Open a can and smell it. If it smells like solvents (ether, alcohol, acetone) it is good regardless of time. If it has an acrid smell it has gone bad. The solvents in the powder evaporate away, and that is what Burly1 was referring to as "gassed off".


----------



## terry100

i recently spoke with the guys at "DILLON PRECISION" and they told me that under ideal conditions gunpowder should last for 80 + years


----------



## southdakbearfan

Old post, but interesting topic. I have read on Alliant's website that they have some of their Original Black Powder stored in water, that every so often they take a little bit out, dry it, and light it up and the burn rate is still the same.

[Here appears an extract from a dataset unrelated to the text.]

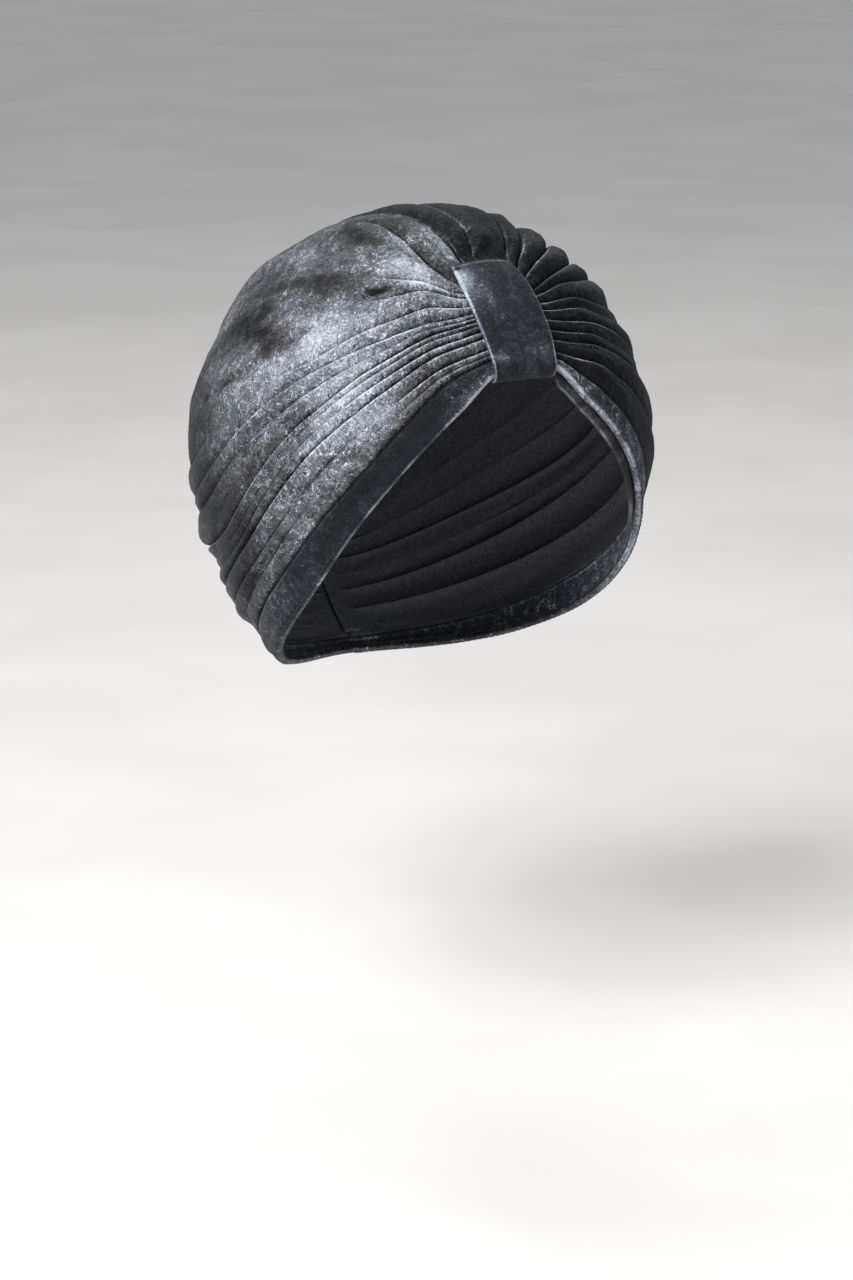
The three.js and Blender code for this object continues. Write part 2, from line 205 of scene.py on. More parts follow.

As for the new powders, especially in the newer containers, it will last a lot longer than it seems to last on my shelf. I have shot up some old Alcan stuff in the old 20 that did just fine several years ago.


----------



## 2frogs

I have been using H 4831 that was made in WW 2 I believe..Thats what the guy told
me anyway..No problems that I can see so far..Have never had a miss fire yet with it
and can really see no difference as far as velocity goes..from sho to shot..John


----------



## terry100

i recently spoke to the folks at DILLON PRECISION and they told me that under ideal conditions gun powder can last up to 80 years


----------



## texcl

I've shot powder that was 20-30 years old with no problems. The main thing is that it was sealed properly second most important thing is that it wasn't stored in a hot damp place. I've shot tons of surplus that was over 50 years old and it shot fine, I think you have to be pretty abusive to ruin powder.


----------